I think there are two errors that need be corrected with regard to God’s mercy: a liberal error and a conservative one. Both errors do not recognize the integral connection between God’s mercy and His wrath. The liberal error is to think of God’s mercy as a sort of unconditional universal forgiveness that makes the possibility of divine wrath unimaginable. God will simply ooze out enough love that even the hardest hearts will eventually stop being party-poopers. The reason I can’t go along with this perspective is because heaven should not be held hostage by people who are determined to “trust in their great wealth and grow strong by destroying others.” This was essentially C.S. Lewis’s argument in the Great Divorce. Mercy is not merely a blanket amnesty; it involves a sovereignty established by its provider over its recipient. It is our submission to God’s mercy that makes a safe and authentic community between us possible. If God’s mercy is just a unilateral omnidirectional glow of Rogerian unconditional positive regard without any submission on the part of the recipient, then hard-hearted recipients of that mercy can ignore it or exploit it and continue to trample on the victims of their sin.
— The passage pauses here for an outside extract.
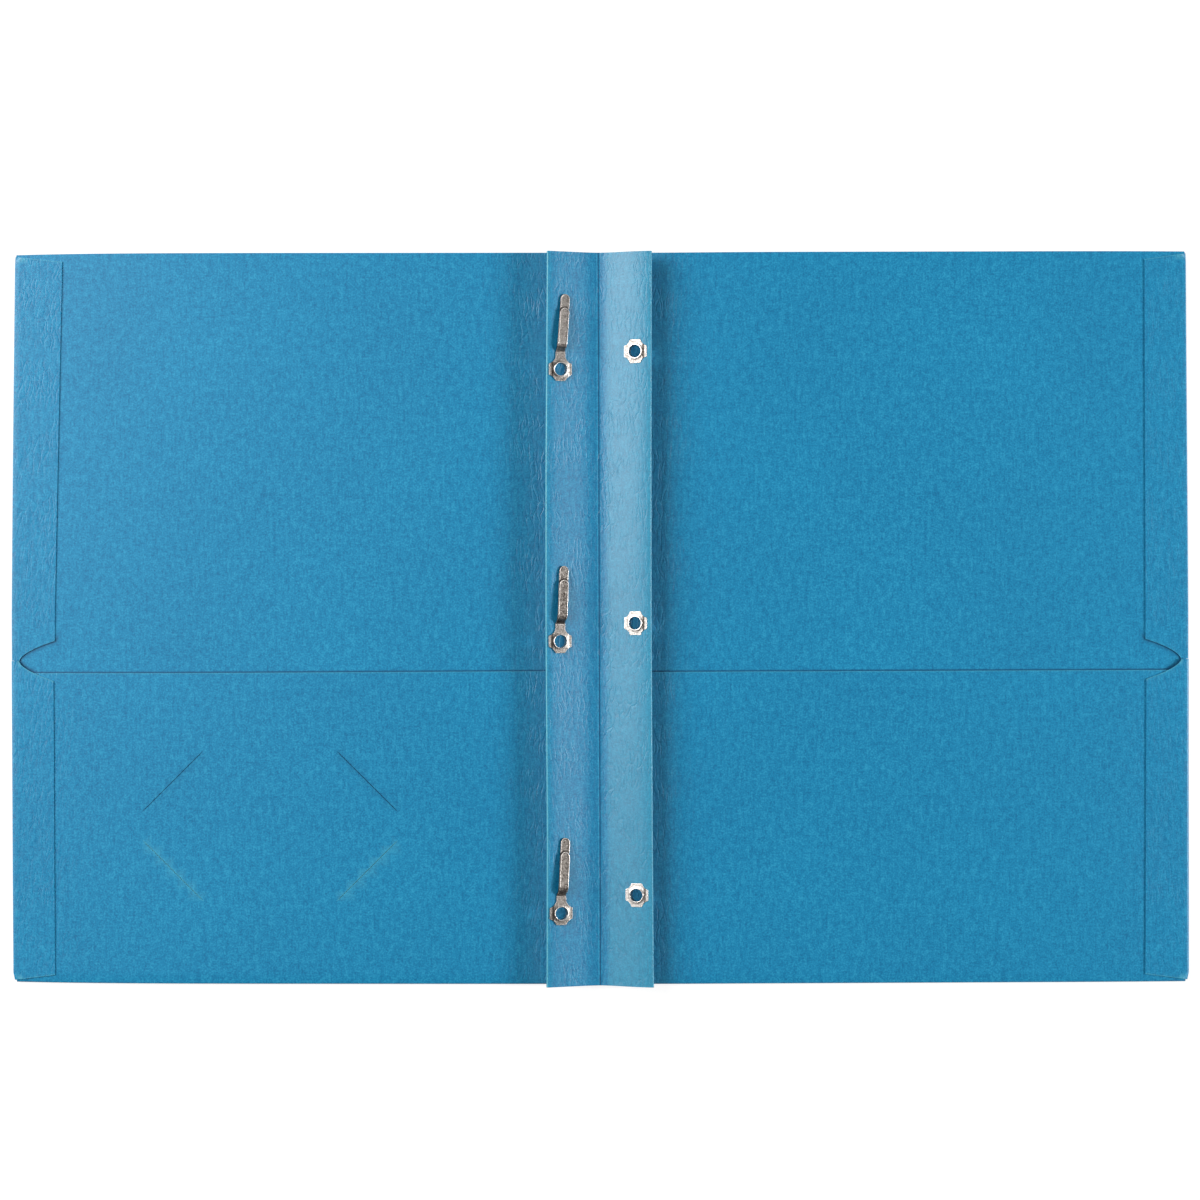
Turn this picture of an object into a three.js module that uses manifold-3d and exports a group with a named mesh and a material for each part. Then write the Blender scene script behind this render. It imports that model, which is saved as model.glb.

For God to truly show mercy to those who put their trust in Him, He must also protect them from their oppressors through the solidarity of His wrath.

On the other side, the conservative error is to see God’s wrath in complete abstraction from God’s love for His creation. I think this is probably motivated by a reaction against those who try to make God into their own personal Santa Claus. If God’s wrath against some people is an expression of His mercy towards those whom they have hurt, does that bind God’s sovereignty in an impious way? This line of thinking about God’s sovereignty (in which the opaqueness of His wrath is the expression of His freedom) leads to a God whose love is merely an exception to the rule of His wrath, which then becomes His predominant nature (as has become the case in much of grassroots evangelical theology).

Here’s where I need to name something uncomfortable. One of the basic tactics by which the wicked from Psalm 52 and Malachi 4 justify their actions is through claiming the mandate of a God whose moral concerns are completely abstracted from the welfare off His creation (making His faithful disciples’ actions immune to critique, all of which can be dismissed as “worldliness”). A God who views sin in the exclusively vertical terms of the integrity of His honor is a God who doesn’t have a problem with His followers hurting other people as long as they do so in ways that avoid explicit Biblical prohibition, or for which they can find Biblical justification, such as slavery. Ethical nihilism becomes the fruit of this kind of theology, and this fruit is well attested in the world around us. That’s why I just don’t see the theological benefit of insisting that God must have a wrath that is unrelated to His love for the sake of His “freedom,” rather than understanding His wrath as a dimension of His covenantal solidarity with those who have put themselves under His mercy.